The foregoing evidence entitled the jury to conclude that Robertson had found appellant's fingerprint on the inside of the window which was used to gain entrance.

"In the instant case the evidence showed that the fingerprints of defendant were not found in a place and under circumstances where they could have been reasonably made at a time other than the time of the commission of the offense. It is well established in our State that a crime may be proven by circumstantial evidence alone, and that fingerprints are a means of positive identification by which a defendant may be linked with the commission of the offense". *564 State v. Brady, 2 Ariz. App. 210, 213, 407 P.2d 399, 402 (1965).

Here, as in Brady, the evidence is sufficient to support the verdict.

Jury Instructions

Appellant requested the following instruction and now claims that its rejection constituted reversible error.

"Where the State's case against the defendant consists solely of fingerprint evidence to connect the defendant with the commission of the crime, the fingerprint evidence must meet the requirement that the circumstances must be such that the print could have been made only at the time the crime was committed".

Appellant based his request on two Florida cases: Wilkerson v.
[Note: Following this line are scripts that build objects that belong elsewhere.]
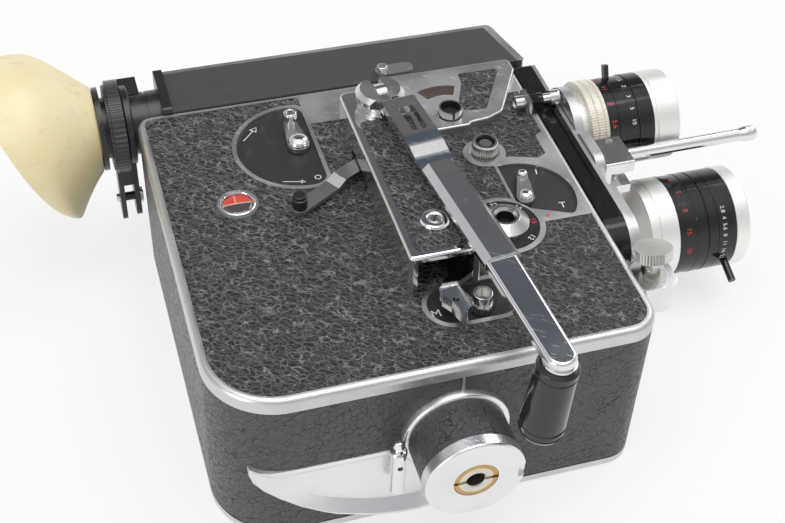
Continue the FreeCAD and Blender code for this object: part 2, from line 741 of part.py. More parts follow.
def shutter_disc():
    """Sector shutter on its shaft; the open sector passes the light."""
    disc = rod_x(SHUTTER_Y, SHUTTER_Z, 28.5, 79, 79.8)
    sector = prism_x([(0, 0), (40, -28), (40, -70), (-55, -70), (-40, -14)], 78, 81)
    sector.translate(Vector(0, SHUTTER_Y, SHUTTER_Z))
    hub = rod_x(SHUTTER_Y, SHUTTER_Z, 7, 78, 80.6)
    shaft = rod_x(SHUTTER_Y, SHUTTER_Z, 2.5, 73, 82)
    return joined([disc.cut(sector), hub, shaft])


def spring_barrel():
    gear = knurled_z(HUB_X, HUB_Y, 28, 1.6, 48, 43, 46)
    profile = [(0, 46), (26, 46), (26, 62, 1.5), (8, 62), (8, 63), (0, 63)]
    return joined([gear, turned_z(profile, HUB_X, HUB_Y)])


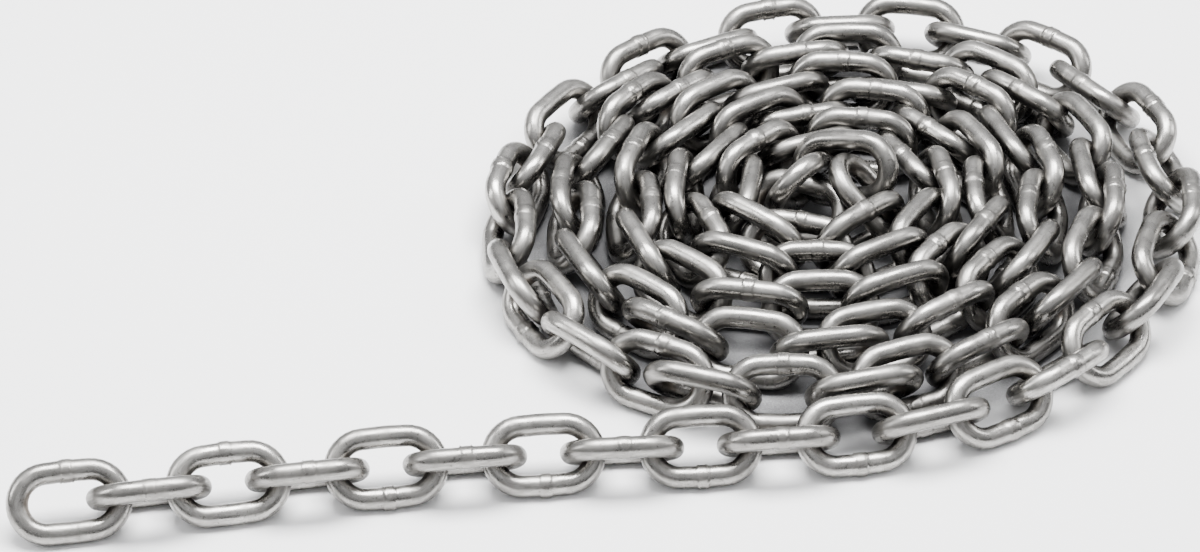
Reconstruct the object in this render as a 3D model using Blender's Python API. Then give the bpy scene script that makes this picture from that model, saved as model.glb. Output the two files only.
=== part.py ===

State, 232 So. 2d 217 (Fla.App. 1970); and Ivey v. State, 176 So. 2d 611 (Fla.App. 1965). Not only are the Florida cases distinguishable on their facts, but Arizona has rejected the necessity of a circumstantial evidence instruction, so long as the trial court instructs on the standard of reasonable doubt. Here the court properly instructed the jury on the State's burden of proving guilt beyond a reasonable doubt. Thus, appellant's second issue is without merit. See State v. Seelen, 107 Ariz. 256, 485 P.2d 826 (1971); State v. Harvill, 106 Ariz. 386, 476 P.2d 841 (1970).

We have affirmed appellant's conviction, because sufficient evidence existed to support the verdict. Also, the trial court did not err in rejecting the proposed "circumstantial evidence" instruction.

Judgment of the superior court affirmed.

CAMERON, C.J., STRUCKMEYER, V.C.J., and HAYS and HOLOHAN, JJ., concur.